Named in the lawsuit are Miami-Dade County and Rene Rodriguez, director of the Miami-Dade Housing Agency. It also names HUD and its director, Mel Martínez.

Miami-Dade Housing spokeswoman Sherra McLeod said Rodriguez would not comment because "we can't comment on something we haven't seen."


In 1999, amid great fanfare, HUD awarded Miami-Dade Housing a $35 million grant to assist with the reconstruction of the two developments and the revitalization of the area.

County housing officials have selected a company to counsel residents about housing options during the interim period. So far, two families have been relocated and another 25 or so are in the final stages.

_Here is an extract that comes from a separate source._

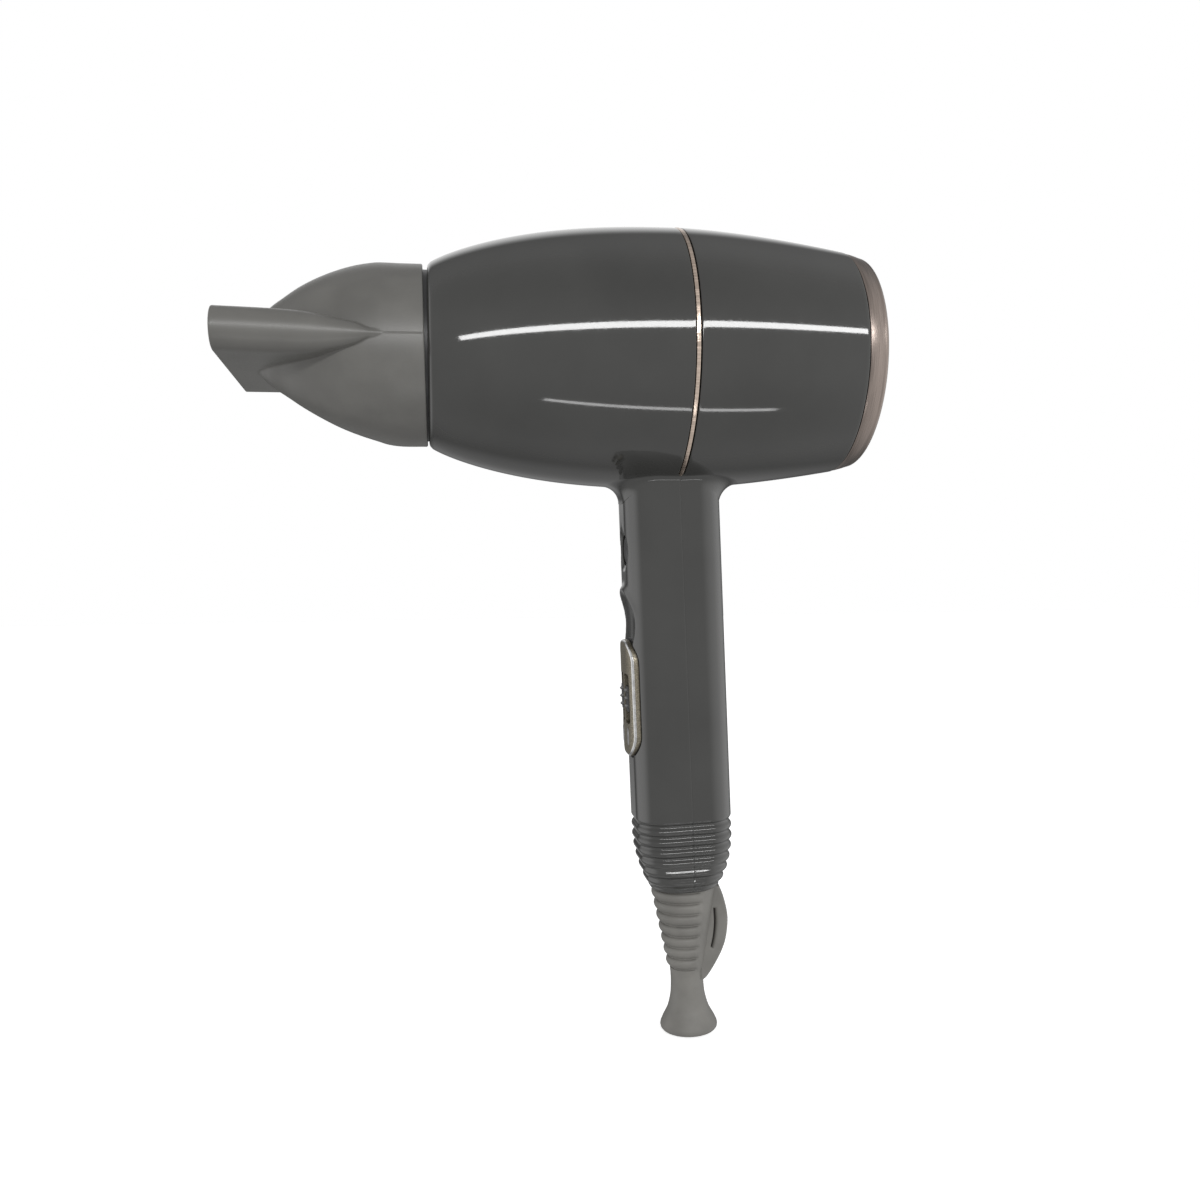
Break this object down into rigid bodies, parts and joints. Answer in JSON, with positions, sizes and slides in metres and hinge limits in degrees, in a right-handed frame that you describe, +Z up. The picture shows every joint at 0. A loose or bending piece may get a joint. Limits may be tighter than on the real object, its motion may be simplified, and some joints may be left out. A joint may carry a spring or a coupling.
{
  "type": "hair dryer",
  "caption": "Corded hand-held hair dryer with a round barrel, a leaning handle with slide switches and a cool-shot button, and a turning pull-off concentrator nozzle.",
  "frame": {"origin": "centre of the flat hub face in the middle of the rear grille, on the barrel's axis", "axes": "+X along the barrel's axis, out of the rear grille (the nozzle blows towards -X), +Z up with the handle hanging towards -Z, +Y across the dryer"},
  "size_m": [0.227, 0.0942, 0.2977],
  "materials": {
    "gloss_casing": "high-gloss dark grey moulded plastic",
    "satin_nozzle": "fine matt moulded plastic, heat resistant",
    "dark_plastic": "dark matt plastic",
    "rose_gold": "polished rose-gold plated metal",
    "bronze": "bronze anodised, brushed round the rim",
    "champagne_plate": "champagne metallic with a fine texture",
    "cord_rubber": "matt grey rubber",
    "filter_steel": "perforated steel",
    "inner_plastic": "black moulded plastic",
    "mica": "mica sheet",
    "resistance_wire": "resistance wire",
    "steel": "plain steel",
    "brass": "plain brass",
    "ferrite": "sintered ferrite and laminations",
    "board_green": "glass-fibre circuit board",
    "capacitor_blue": "dipped capacitor case"
  },
  "bodies": {
    "housing": {"front_casing": "gloss_casing", "rear_casing": "gloss_casing", "outlet_grille": "dark_plastic", "trim_ring": "rose_gold", "switch_plate": "champagne_plate", "cord_guard": "cord_rubber", "fan_duct": "inner_plastic", "motor_end_cap": "inner_plastic", "speed_switch": "inner_plastic", "heat_switch": "inner_plastic", "cool_shot_switch": "inner_plastic", "cord_clamp": "inner_plastic", "rectifier": "inner_plastic", "heater_sleeve": "mica", "heater_board_upright": "mica", "heater_board_level": "mica", "heater_coil_low": "resistance_wire", "heater_coil_high": "resistance_wire", "thermostat": "steel", "motor_can": "steel", "cool_shot_spring": "steel", "clamp_screw_1": "steel", "clamp_screw_2": "steel", "handle_screw_1": "steel", "handle_screw_2": "steel", "thermal_fuse": "brass", "motor_bearing_front": "brass", "motor_bearing_rear": "brass", "motor_magnet_upper": "ferrite", "motor_magnet_lower": "ferrite", "motor_brush_left": "ferrite", "motor_brush_right": "ferrite", "circuit_board": "board_green", "suppression_capacitor": "capacitor_blue"},
    "nozzle_collar": {"nozzle_collar": "dark_plastic"},
    "nozzle": {"nozzle_shell": "satin_nozzle"},
    "rear_cover": {"rear_bezel": "bronze", "rear_grille": "dark_plastic", "intake_filter": "filter_steel"},
    "fan_rotor": {"motor_shaft": "steel", "motor_armature": "ferrite", "motor_commutator": "brass", "fan_impeller": "inner_plastic"},
    "speed_slider": {"speed_slider": "dark_plastic"},
    "heat_slider": {"heat_slider": "dark_plastic"},
    "cool_shot_button": {"cool_shot_button": "dark_plastic"}
  },
  "joints": [
    {"name": "nozzle_pull", "type": "slide", "parent": "housing", "child": "nozzle_collar", "axis": [-1, 0, 0], "range_m": [0, 0.03]},
    {"name": "nozzle_turn", "type": "hinge", "parent": "nozzle_collar", "child": "nozzle", "pos_m": [-0.165, 0, 0], "axis": [1, 0, 0], "continuous": true},
    {"name": "rear_cover_pull", "type": "slide", "parent": "housing", "child": "rear_cover", "axis": [1, 0, 0], "range_m": [0, 0.02]},
    {"name": "fan_spin", "type": "hinge", "parent": "housing", "child": "fan_rotor", "pos_m": [-0.045, 0, 0], "axis": [1, 0, 0], "continuous": true},
    {"name": "speed_slide", "type": "slide", "parent": "housing", "child": "speed_slider", "axis": [-0.0339, 0, 0.9994], "range_m": [-0.0035, 0.0035]},
    {"name": "heat_slide", "type": "slide", "parent": "housing", "child": "heat_slider", "axis": [-0.0339, 0, 0.9994], "range_m": [-0.0035, 0.0035]},
    {"name": "cool_shot_press", "type": "slide", "parent": "housing", "child": "cool_shot_button", "axis": [0.9994, 0, 0.0339], "range_m": [0, 0.002], "stiffness_N_per_m": 400, "springref_m": -0.001, "deforming": ["cool_shot_spring"]}
  ]
}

The suit is the latest -- and most serious -- challenge to the HOPE VI project, which would redevelop one of the county's most blighted sections. Protesters have long argued the county wants to displace poor tenants in favor of middle-class homeowners.

Attorney Charles Elsesser, who announced the filing, said the county and federal housing officials should halt the project and return with a new plan that would provide more homes for current tenants.

"People desperately need housing. If these are demolished, there is nowhere for them to go," Elsesser said.


Attorney JoNel Newman, of the Florida Justice Institute, said the HOPE VI plan discriminates against large families because it contains few options for them.

"One of the things the county did is eliminate all the large bedrooms in the new plan. Large families have nowhere to go, and they have nowhere to go in Section 8," Newman said, referring to the commonly used name of the county's voucher program.

According to the lawsuit, after the redevelopment there will be only eight four-bedroom, two five-bedroom and no six-bedroom units available in rental public housing.

Latoya McMath and Mendora Henderson, two Scott tenants who received vouchers earlier this summer, both complained they were having problems locating new homes. They were panicking because they had just received letters -- on county stationery -- saying the vouchers were expiring immediately.

Henderson, a mother of four, said she found four houses but the landlords refused to accept vouchers from Miami-Dade County. "As soon as I showed them the vouchers, they said, `I don't deal with the [county],' '' Henderson said.

Thursday, McMath and Henderson were among the protesters who marched across Northwest 22nd Avenue to demonstrate in front of the site's relocation office. The group crossed paths with Lottie Hines, president of the Carver Tenant Association, who is working with the county on the redevelopment.

Some protesters shouted at Hines, calling her "a traitor."

Hines held her ground, however.

"There is no amount of money [the county] can give me to sell my people out," Hines said.

She firmly supports the redevelopment.

"HOPE VI is here. There's a new development coming. Let me be a part of it and get what I can out of it," Hines said.